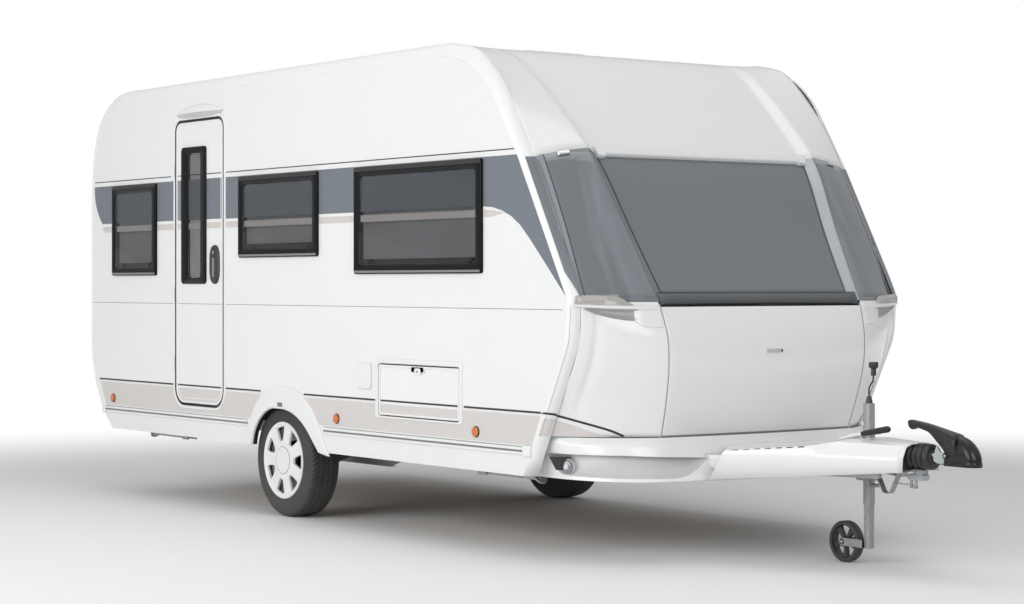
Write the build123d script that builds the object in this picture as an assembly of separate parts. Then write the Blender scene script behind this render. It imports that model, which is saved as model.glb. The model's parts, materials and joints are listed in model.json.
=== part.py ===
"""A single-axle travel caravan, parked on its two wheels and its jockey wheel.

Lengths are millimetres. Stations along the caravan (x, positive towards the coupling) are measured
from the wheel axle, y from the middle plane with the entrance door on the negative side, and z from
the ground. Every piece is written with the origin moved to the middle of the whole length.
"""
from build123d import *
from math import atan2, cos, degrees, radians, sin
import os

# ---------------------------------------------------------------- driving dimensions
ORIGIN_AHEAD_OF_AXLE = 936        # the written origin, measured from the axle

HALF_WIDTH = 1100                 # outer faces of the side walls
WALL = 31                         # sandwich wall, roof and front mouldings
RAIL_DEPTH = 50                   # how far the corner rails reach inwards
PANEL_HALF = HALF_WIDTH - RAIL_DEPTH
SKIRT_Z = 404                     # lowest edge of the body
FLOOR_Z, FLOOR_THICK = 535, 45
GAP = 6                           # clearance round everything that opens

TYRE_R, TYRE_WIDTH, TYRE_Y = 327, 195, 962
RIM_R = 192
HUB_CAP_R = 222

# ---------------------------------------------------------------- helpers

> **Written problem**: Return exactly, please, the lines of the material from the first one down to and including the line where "its jockey wheel." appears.

> **Solution for this exercise**:
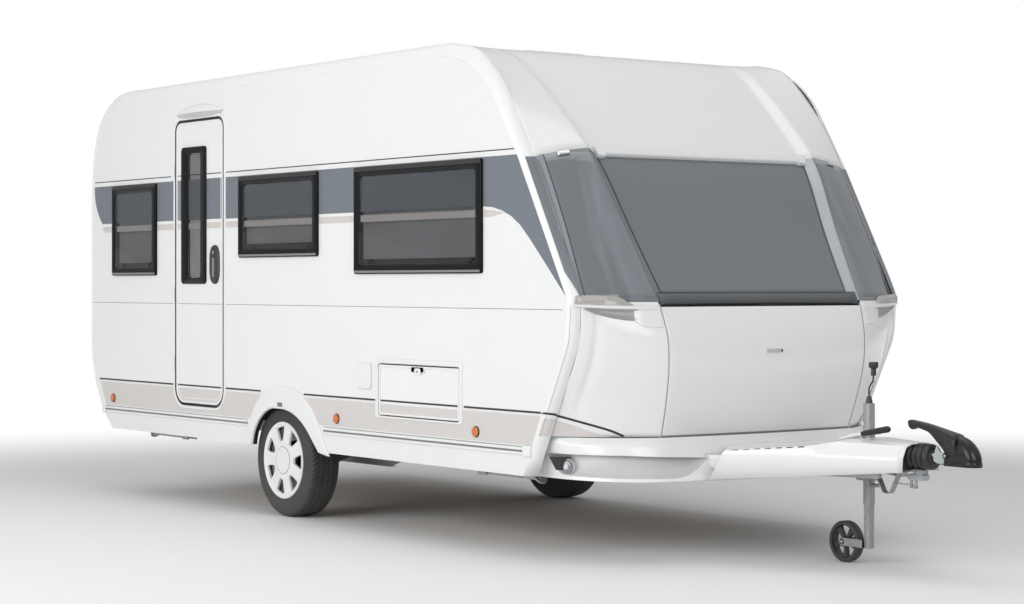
Write the build123d script that builds the object in this picture as an assembly of separate parts. Then write the Blender scene script behind this render. It imports that model, which is saved as model.glb. The model's parts, materials and joints are listed in model.json.
=== part.py ===
"""A single-axle travel caravan, parked on its two wheels and its jockey wheel.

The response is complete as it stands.